Global corporate capitalism's current model would be doomed anyway, under any circumstances.  The fact that we have the seeds already of a P2P intellectual-growth economy to replace it is icing on the cake.

by keikekaze on Sat Mar 1st, 2008 at 08:00:05 PM EST
keikekaze:
Maintaining an infinite [material] growth system in a finite material world is a logical and physical impossibility.

--a truth that was (almost) universally acknowledged in the 1970s--before the corporate media did their best to censor it out of the public discourse--but of which many people seem to need reminding these days.

Right you are...

Hostility to the notion of limits to growth by Jerome a Paris on December 20th, 2007

It is far more likely to be a step towards a world characterised by catastrophic conflict and brutal repression.
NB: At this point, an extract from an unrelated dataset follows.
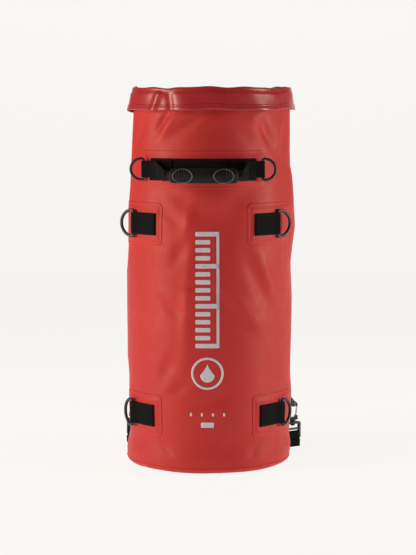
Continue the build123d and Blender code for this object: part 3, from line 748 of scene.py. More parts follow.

This is why I sympathise with the hostile response of classical liberals and libertarians to the very notion of such limits, since they view them as the death-knell of any hopes for domestic freedom and peaceful foreign relations.
(quoting Martin Wolf in the Financial Times)

We have met the enemy, and he is us — Pogo
by Carrie (migeru at eurotrib dot com) on Fri Mar 7th, 2008 at 06:18:00 AM EST
[ Parent ]
On reading Jerome's diary it seemed vaguely familiar, as if I'd probably read it at Daily Kos last December.  But the comments thread here was certainly far more interesting, or at least far more thoroughly argued and annotated!  : )

Contrary to Wolf's formulation, I am not a "pessimist" who believes that economic growth will not continue, but an optimist who holds the same belief.  What Wolf and his "classical liberals and libertarians" don't seem to have grasped yet is that "limits to growth" also implies, and in fact demands, limits to population, a step that will act as a preventive to many or most or all of those "catastrophic conflict[s] and brutal repression[s]" they want to scare us with.